⟨
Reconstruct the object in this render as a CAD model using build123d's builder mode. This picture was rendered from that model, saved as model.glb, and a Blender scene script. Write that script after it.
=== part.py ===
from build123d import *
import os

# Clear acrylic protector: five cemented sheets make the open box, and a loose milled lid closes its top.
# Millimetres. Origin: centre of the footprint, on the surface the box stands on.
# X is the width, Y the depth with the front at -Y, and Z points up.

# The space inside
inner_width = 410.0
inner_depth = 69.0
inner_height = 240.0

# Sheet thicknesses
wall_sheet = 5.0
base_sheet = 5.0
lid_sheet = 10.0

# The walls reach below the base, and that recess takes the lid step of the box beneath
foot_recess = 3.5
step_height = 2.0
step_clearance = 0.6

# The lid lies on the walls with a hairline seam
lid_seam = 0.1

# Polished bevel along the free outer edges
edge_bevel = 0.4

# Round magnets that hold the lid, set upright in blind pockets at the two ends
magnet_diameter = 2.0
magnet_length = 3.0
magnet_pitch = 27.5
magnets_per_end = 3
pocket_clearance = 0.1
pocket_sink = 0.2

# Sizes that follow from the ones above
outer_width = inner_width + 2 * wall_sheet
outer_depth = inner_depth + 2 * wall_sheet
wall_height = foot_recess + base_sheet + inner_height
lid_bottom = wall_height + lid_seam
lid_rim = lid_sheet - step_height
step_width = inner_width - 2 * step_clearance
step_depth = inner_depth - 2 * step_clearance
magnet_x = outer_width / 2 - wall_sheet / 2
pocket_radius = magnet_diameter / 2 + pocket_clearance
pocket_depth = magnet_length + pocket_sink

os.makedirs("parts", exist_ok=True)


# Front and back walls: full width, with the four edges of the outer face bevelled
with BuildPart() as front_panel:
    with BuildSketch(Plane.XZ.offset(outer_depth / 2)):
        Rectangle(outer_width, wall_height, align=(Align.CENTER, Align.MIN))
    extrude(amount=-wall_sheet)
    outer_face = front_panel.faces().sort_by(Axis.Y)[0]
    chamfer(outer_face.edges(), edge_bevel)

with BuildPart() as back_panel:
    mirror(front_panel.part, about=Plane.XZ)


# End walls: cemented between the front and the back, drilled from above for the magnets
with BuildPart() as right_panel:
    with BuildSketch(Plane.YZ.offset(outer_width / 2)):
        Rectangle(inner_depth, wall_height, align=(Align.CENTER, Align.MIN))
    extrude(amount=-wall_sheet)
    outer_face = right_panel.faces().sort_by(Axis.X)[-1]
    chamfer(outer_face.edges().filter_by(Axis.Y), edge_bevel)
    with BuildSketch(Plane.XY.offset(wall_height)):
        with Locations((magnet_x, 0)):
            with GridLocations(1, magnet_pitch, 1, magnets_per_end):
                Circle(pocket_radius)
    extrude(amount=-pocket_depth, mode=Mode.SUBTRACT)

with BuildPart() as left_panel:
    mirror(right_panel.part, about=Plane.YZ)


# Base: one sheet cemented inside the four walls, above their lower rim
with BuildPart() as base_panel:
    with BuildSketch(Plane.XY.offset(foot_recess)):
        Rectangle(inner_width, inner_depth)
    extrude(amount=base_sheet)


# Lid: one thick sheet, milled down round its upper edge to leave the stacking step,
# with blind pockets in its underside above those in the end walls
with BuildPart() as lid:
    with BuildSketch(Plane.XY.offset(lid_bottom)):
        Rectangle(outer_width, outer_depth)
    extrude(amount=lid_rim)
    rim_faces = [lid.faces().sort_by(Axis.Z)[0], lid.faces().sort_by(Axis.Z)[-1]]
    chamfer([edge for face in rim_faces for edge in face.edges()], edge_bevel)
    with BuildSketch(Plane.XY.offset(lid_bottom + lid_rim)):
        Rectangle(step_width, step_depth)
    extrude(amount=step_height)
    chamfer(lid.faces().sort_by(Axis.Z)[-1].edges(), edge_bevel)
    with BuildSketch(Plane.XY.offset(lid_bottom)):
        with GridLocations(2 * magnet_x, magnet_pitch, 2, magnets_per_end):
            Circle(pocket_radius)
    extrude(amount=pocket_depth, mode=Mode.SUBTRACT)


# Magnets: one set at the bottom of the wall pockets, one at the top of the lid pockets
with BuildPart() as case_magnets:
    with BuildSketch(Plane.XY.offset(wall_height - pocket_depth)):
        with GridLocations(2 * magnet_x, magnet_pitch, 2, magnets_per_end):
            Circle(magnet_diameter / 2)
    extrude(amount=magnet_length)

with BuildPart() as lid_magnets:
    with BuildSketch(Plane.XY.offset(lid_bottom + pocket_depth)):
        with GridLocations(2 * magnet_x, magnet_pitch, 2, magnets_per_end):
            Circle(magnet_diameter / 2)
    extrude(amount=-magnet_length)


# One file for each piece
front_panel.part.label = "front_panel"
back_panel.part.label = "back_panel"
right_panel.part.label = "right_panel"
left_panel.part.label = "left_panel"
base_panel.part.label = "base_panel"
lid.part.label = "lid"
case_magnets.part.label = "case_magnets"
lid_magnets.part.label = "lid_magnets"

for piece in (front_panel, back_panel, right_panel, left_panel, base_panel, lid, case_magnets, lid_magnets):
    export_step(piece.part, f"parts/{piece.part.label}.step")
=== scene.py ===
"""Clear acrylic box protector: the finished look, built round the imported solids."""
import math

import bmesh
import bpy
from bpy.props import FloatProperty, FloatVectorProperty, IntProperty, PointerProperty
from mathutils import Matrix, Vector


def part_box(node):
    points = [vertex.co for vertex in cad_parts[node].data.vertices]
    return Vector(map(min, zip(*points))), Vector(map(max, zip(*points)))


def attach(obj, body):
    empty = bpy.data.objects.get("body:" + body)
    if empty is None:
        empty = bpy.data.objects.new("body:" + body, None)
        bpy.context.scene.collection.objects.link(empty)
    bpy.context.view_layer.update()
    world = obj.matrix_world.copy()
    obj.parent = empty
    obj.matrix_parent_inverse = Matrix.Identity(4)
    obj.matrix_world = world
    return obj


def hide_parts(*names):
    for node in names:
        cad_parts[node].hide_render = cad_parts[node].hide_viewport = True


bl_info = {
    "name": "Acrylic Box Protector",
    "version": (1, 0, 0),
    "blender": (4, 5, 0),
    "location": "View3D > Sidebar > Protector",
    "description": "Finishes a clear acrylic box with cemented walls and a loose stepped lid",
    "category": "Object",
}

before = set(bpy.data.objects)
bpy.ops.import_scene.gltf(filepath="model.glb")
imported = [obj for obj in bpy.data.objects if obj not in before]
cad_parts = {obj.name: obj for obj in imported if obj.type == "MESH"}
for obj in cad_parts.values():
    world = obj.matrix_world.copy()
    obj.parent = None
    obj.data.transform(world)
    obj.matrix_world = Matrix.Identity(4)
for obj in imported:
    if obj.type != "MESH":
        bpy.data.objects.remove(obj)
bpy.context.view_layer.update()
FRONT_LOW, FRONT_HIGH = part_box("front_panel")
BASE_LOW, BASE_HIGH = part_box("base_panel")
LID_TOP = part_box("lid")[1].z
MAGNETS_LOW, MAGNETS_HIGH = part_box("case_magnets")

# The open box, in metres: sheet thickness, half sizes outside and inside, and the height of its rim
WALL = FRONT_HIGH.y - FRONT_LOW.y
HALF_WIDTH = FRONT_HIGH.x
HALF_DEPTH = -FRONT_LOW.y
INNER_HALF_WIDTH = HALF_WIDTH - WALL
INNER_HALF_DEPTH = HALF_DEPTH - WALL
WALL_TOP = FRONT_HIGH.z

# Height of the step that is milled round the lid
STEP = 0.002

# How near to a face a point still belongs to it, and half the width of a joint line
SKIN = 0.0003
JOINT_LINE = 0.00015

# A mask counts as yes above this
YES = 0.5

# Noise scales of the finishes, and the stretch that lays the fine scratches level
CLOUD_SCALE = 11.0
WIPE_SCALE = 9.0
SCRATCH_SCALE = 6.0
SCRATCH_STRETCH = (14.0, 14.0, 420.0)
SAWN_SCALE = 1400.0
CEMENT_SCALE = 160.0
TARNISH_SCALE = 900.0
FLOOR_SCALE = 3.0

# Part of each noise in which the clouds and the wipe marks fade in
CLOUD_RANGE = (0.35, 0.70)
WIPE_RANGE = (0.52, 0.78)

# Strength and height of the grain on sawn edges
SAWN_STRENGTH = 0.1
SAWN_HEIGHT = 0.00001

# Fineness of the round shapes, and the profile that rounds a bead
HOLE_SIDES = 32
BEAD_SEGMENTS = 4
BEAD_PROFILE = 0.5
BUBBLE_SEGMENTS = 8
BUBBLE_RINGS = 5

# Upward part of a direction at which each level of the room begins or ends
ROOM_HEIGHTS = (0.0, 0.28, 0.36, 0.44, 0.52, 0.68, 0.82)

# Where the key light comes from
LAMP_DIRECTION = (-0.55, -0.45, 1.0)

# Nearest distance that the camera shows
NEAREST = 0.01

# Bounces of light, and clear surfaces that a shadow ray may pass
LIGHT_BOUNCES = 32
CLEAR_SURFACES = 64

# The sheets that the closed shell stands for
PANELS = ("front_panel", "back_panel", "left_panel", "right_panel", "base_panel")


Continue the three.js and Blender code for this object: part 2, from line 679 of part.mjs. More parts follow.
⟩
Directions for this task: Using the data above, extract exactly the lines from the one that holds "for piece in" to the one that holds "for node in", both ends included, and no others.

Answer in full:
for piece in (front_panel, back_panel, right_panel, left_panel, base_panel, lid, case_magnets, lid_magnets):
    export_step(piece.part, f"parts/{piece.part.label}.step")
=== scene.py ===
"""Clear acrylic box protector: the finished look, built round the imported solids."""
import math

import bmesh
import bpy
from bpy.props import FloatProperty, FloatVectorProperty, IntProperty, PointerProperty
from mathutils import Matrix, Vector


def part_box(node):
    points = [vertex.co for vertex in cad_parts[node].data.vertices]
    return Vector(map(min, zip(*points))), Vector(map(max, zip(*points)))


def attach(obj, body):
    empty = bpy.data.objects.get("body:" + body)
    if empty is None:
        empty = bpy.data.objects.new("body:" + body, None)
        bpy.context.scene.collection.objects.link(empty)
    bpy.context.view_layer.update()
    world = obj.matrix_world.copy()
    obj.parent = empty
    obj.matrix_parent_inverse = Matrix.Identity(4)
    obj.matrix_world = world
    return obj


def hide_parts(*names):
    for node in names:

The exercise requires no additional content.